A nervous breakdown seemed inevitable, but the subsequent rest from roadwork allowed him to develop his writing skills and cultivate a niche as poet laureate of the ordinary, culminating in a golden period that produced kitchen-sink classics such as Dead End Street, Autumn Almanac, Days and the Kodak masterpiece Waterloo Sunset. The 1968 concept album The Village Green Preservation Society, a modest-selling record now considered a cult classic, signalled the end of the first act.

On the skids

As the 1970s began, the Kinks were perceived as a hit-and-miss singles act, while The Beatles and the Who got the credit for revolutionising the long-form album. They were well on the skids until a new record deal, a repeal of the US touring ban, and a quirky little cross-dressing classic entitled Lola bailed them out. Thereafter Davies continued to play against his strengths, disappearing down a rabbit hole of anachronistic rock-theatre productions, television commissions, marriages, divorces and broken romances, the most high-profile of these being a tempestuous relationship with Chrissie Hynde.
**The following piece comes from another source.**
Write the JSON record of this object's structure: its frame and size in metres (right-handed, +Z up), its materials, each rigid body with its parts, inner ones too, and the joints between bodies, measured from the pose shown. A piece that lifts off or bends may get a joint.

The Kinks wouldn't score another hit until 1982's Come Dancing, although Davies's torch was kept lit by The Pretenders' versions of Stop Your Sobbing and I Go To Sleep, The Jam's David Watts and Kirsty MacColl's Days. The band seemed all but creatively bankrupt by the late 1980s, but their leader remained unwilling to take the plunge into a solo career for another decade. The vicious sibling rivalry and in-band shenanigans continued. The closest thing to a third act redemption would come in the form of Cool Britannia kudos, the Come Dancing musical, and a serious of well received solo shows.

The casual reader will find these later years wearying, and wonder if Rogan might have better served the book's latter third by compressing the narrative into a sped-up newsreel collage. Be warned, A Complicated Life is not a feelgood fable: it's a tale of familial dysfunction and wasted chances, of tiresome manipulations and endless machinations. But – and it's a big but – when all the squabbles and botched opportunities have receded into the fog of history, Davies's songs will remain undiminished to the end.